Certains jours, oui. D'autres, non. Cela veut dire que plus que jamais, il faut tenir bon. L'idée est simple, vraiment : nous sommes tous responsables. Nous pouvons tous faire en sorte que les filles, aujourd'hui, vivent dans un monde totalement différent. Sur le terrain, c'est à nous, les joueuses, d'être performantes pour montrer que le niveau est bon. Le changement ne vient pas tout seul ! Nous devons rester groupées. Les femmes doivent avancer ensemble. Nous enchaînons les petits pas, je pense que nous pourrions avancer plus vite parfois. Les filles et les garçons, à 7 ans, ont-ils les mêmes opportunités de rêver d'un avenir professionnel ? De vivre la même vie de footballeuse, de footballeur ? Je ne pense pas. Si on apprend aux filles à faire des passes à 7 ans au lieu de 20, le niveau va s'élever tout seul. Il y a tant à transmettre, à construire pour les filles qui vont venir après nous. Cela fait partie de mes responsabilités de me battre, d'aller à la rencontre des nouvelles générations aussi. »

Ada Hegerberg pour Sport & Style. Stylisme : Natalie Yuksel (Nagib Chtaïb)
Ada Hegerberg pour Sport & Style. Stylisme : Natalie Yuksel (Nagib Chtaïb)

Le témoignage de sa mère : « Son talent était évident. Nous l'avons senti dans notre ventre »

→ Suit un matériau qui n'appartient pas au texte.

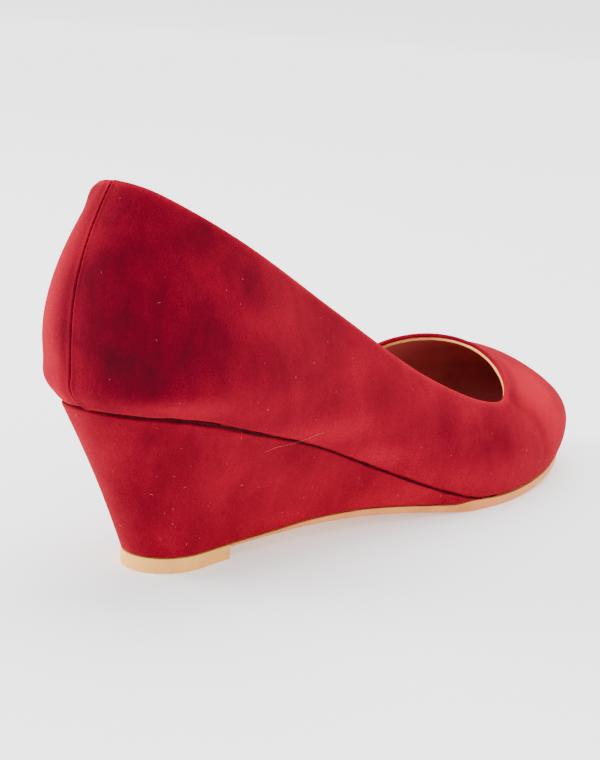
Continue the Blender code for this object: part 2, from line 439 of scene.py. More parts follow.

Gerd, la mère d'Ada, vit à Sunndal. Elle répond dans la seconde au SMS que j'envoie pour lui demander si elle accepte de m'éclairer sur certains points. Au téléphone, elle s'exprime en anglais, timbre plus grave que sa fille, débit doux. Aucun mot n'est superflu. Ce qui est prononcé dit exactement ce qui doit être dit, je retrouve la Ada. « J'ai trois enfants. Silas, né en 1986, Andrine en 1993 et Ada en 1995. Tout le monde joue au foot, mon mari et moi nous sommes rencontrés sur un terrain. Les enfants ont été nourris au football. J'étais la première fille de Sunndal à jouer, j'avais 5-6 ans lorsque j'ai commencé. J'étais assise à la fenêtre, face au terrain de foot de mon quartier, j'attendais de voir arriver les garçons et je fonçais les rejoindre. Je me fichais du regard que pouvaient porter les gens sur moi, jouer me semblait complètement naturel. Mes filles ont elles aussi joué avec les garçons de Sunndal. Elles avaient entre 8 et 10 ans. Ada a tenté la danse, le handball, mais nous jouions tous au foot. Un jour, lors d'un match de coupe dans le village, elle a marqué 7 ou 8 buts. Au bord du terrain, nous avons pensé : shit, c'est une footballeuse. Son talent était évident. Nous l'avons senti dans notre ventre. Nous autres appelons ça le "stomach feeling". L'impulsion est naturelle, elle ne laisse aucun doute, la réponse est dans la sensation ressentie. Est-ce que cela est juste ? Le ventre répond, il ne trompe pas. À partir de là, on ne regarde plus en arrière, on fonce vers l'avant. »

200 buts avec l'OL
L'enfant de Sunndal s'est muée en géante. En septembre, Ada Hegerberg a passé la barre des 200 buts marqués avec l'Olympique Lyonnais. C'est énorme. Elle préfère dire que c'est « intéressant pour continuer. J'ai fait des choix dans ma vie car je voulais rester fidèle à mes valeurs. Pas besoin de changer pour plaire à qui que ce soit pour aller chercher ses rêves, il faut juste être très conscient. De tout ». Et puis, sans forcir la voix : « Il n'est pas question de dire qui, des femmes ou des hommes, est meilleur que l'autre. Les footballeurs gagnent de l'argent. Franchement ? Bravo. Tant mieux pour eux. Mais si on pouvait faire en sorte que les footballeuses en gagnent aussi, ce serait mieux, non ? On n'est pas là pour plaire. Le gâteau est à partager avec les femmes qui font le même boulot pour réussir ».